Texas colleges give automatic admission to students graduating in the top ten percent of their high school classes. Those colleges utilize other factors, including race, for admissions of non-top-ten-percent students.
Abigail Fisher and another white student are challenging that admissions policy arguing that while they were ineligible for automatic admission their grades were better than others admitted who like them were not eligible for automatic admission.
The legal logic at the core of this challenge is not much different from the consistent history of attacks on efforts to reverse the legacies of American apartheid: white entitlement that twists color-blindness to continue excluding persons of color.
Race as a consideration in college admissions is a tactic employed to alter decades of discriminatory admissions similar to set-asides seeking to alter decades of discrimination in the construction industry.

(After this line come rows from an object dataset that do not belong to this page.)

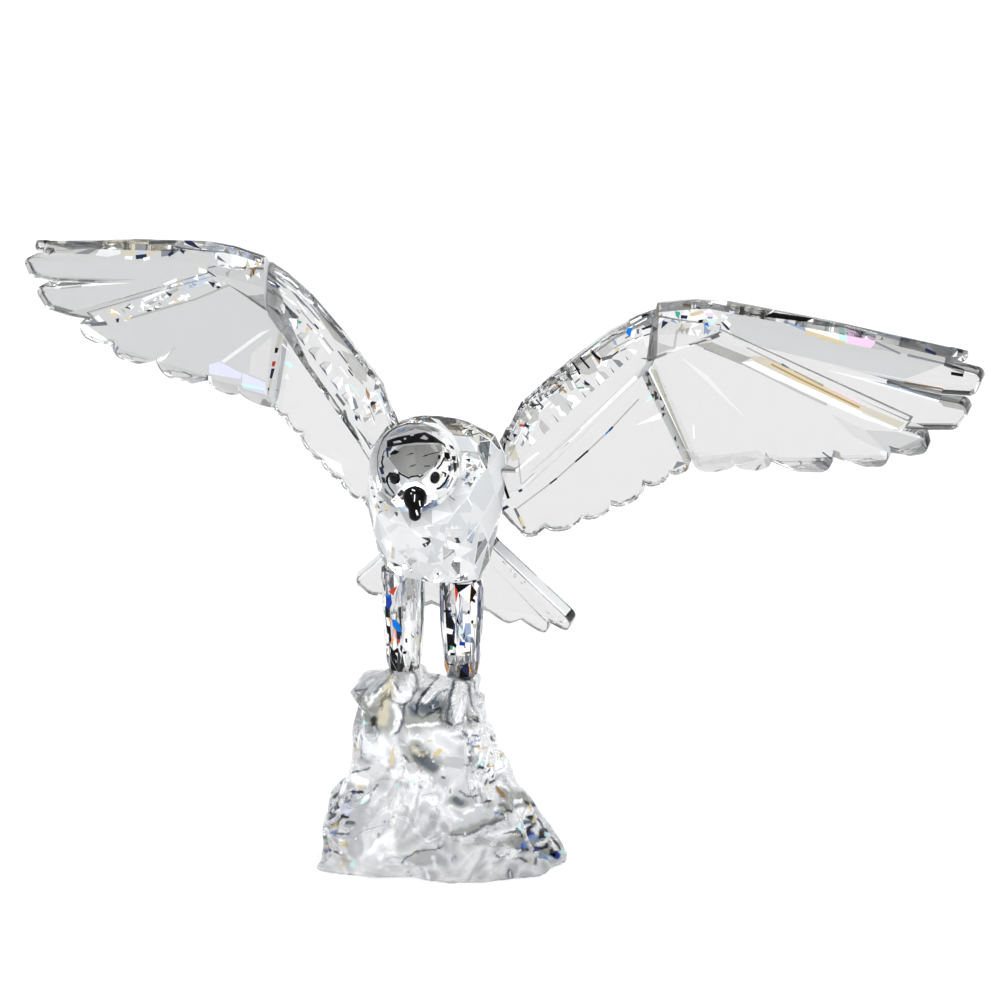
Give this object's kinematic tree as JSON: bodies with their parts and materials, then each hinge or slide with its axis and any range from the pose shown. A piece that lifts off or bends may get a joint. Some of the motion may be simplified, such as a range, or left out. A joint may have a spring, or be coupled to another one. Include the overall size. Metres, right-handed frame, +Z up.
{
  "type": "crystal eagle figurine",
  "caption": "Cut clear crystal eagle with spread wings and fanned tail, black beak and eyes, landing on a hewn crystal rock.",
  "frame": {"origin": "middle of the rock's flat underside", "axes": "+Z up, the eagle faces -Y, and +X is along the wingspan towards the eagle's own left wing"},
  "size_m": [0.308, 0.0636, 0.1803],
  "materials": {
    "crystal": "clear cut crystal, polished facets",
    "rock_crystal": "clear crystal with a rippled, hewn surface",
    "black_glass": "glossy opaque black"
  },
  "bodies": {
    "root": {"body": "crystal", "head": "crystal", "beak": "black_glass", "eye_left": "black_glass", "eye_right": "black_glass", "wing_left_inner": "crystal", "wing_left_outer": "crystal", "wing_right_inner": "crystal", "wing_right_outer": "crystal", "tail": "crystal", "leg_left": "crystal", "leg_right": "crystal", "rock_base": "rock_crystal"}
  },
  "joints": []
}
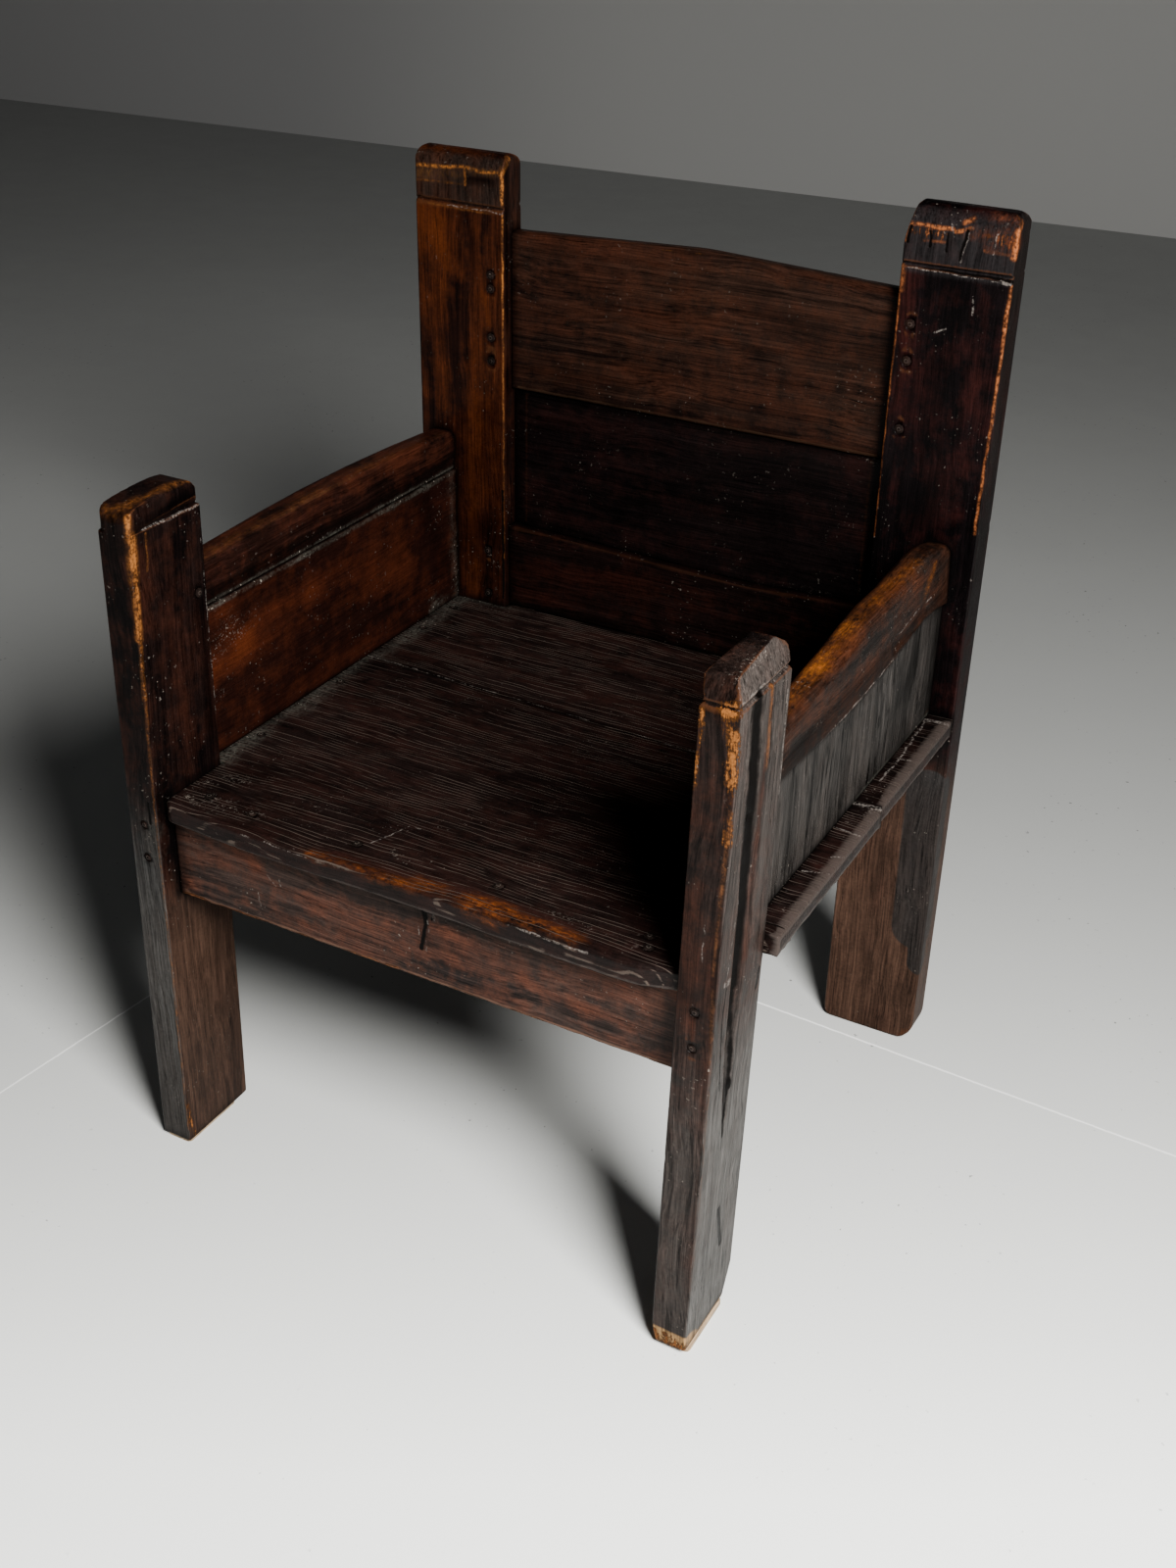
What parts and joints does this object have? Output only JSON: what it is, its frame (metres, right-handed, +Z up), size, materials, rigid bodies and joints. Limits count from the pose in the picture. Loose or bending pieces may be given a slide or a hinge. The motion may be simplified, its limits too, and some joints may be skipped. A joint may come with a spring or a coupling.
{
  "type": "plank armchair",
  "caption": "Low antique plank armchair with pegged boards, side panels under wavy arm rails and rounded post heads.",
  "frame": {"origin": "on the floor, under the middle of the chair's overall box", "axes": "+Z up, +X to the right as seen from the front, +Y to the back"},
  "size_m": [0.65, 0.585, 0.928],
  "materials": {
    "post_wood": "waxed, worn to gold on the arrises, semi-gloss",
    "back_board_wood": "waxed, semi-gloss, long wavy grain",
    "arm_wood": "waxed, polished by hands, semi-gloss",
    "panel_wood": "waxed, semi-gloss, scratched",
    "seat_wood": "worn, raised grain, low sheen",
    "rail_wood": "waxed, knotty, semi-gloss",
    "hidden_wood": "dry, sawn, matte",
    "peg_wood": "end grain, waxed",
    "foot_pad": "worn, matte"
  },
  "bodies": {
    "root": {"front_left_post": "post_wood", "front_right_post": "post_wood", "back_left_post": "post_wood", "back_right_post": "post_wood", "lower_back_board": "back_board_wood", "middle_back_board": "back_board_wood", "crest_board": "back_board_wood", "left_arm_rail": "arm_wood", "right_arm_rail": "arm_wood", "left_side_panel": "panel_wood", "right_side_panel": "panel_wood", "front_seat_board": "seat_wood", "rear_seat_board": "seat_wood", "front_seat_rail": "rail_wood", "back_seat_rail": "hidden_wood", "left_seat_bearer": "hidden_wood", "right_seat_bearer": "hidden_wood", "crest_pegs": "peg_wood", "lower_back_pegs": "peg_wood", "front_rail_pegs": "peg_wood", "arm_rail_pegs": "peg_wood", "seat_pegs": "peg_wood", "front_left_foot_pad": "foot_pad", "front_right_foot_pad": "foot_pad"}
  },
  "joints": []
}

The firms that always controlled construction successfully attacked set-asides to continue excluding non-whites and now many of those firms are spinning off companies [allegedly] headed by daughters and wives to take advantage of contracting advantages extended to female-owned companies established to correct gender discrimination.
Pennsylvania contractors, for example, bitterly fought the federal governments first construction set-aside program contending that program would deprive them of “profits,” force them to deal with minority contractors whom “they would ordinarily not do business with” and would place them at a “competitive disadvantage.”
Federal courts in the late 1970s reject those fallacious assertions but efforts to stack federal courts with conservative judges — funded in part by contractors receiving tax dollars — eventually lead to elimination of that set-aside program established because minority contractors received only one percent of the $2 billion Congress provided for public works projects in 1976 to stimulate the economy.
Affirmative action falls into that verbal equation of: Figures never lie, but liars figure.
Linn Washington Jr. is a graduate of the Yale Law Journalism Fellowship Program.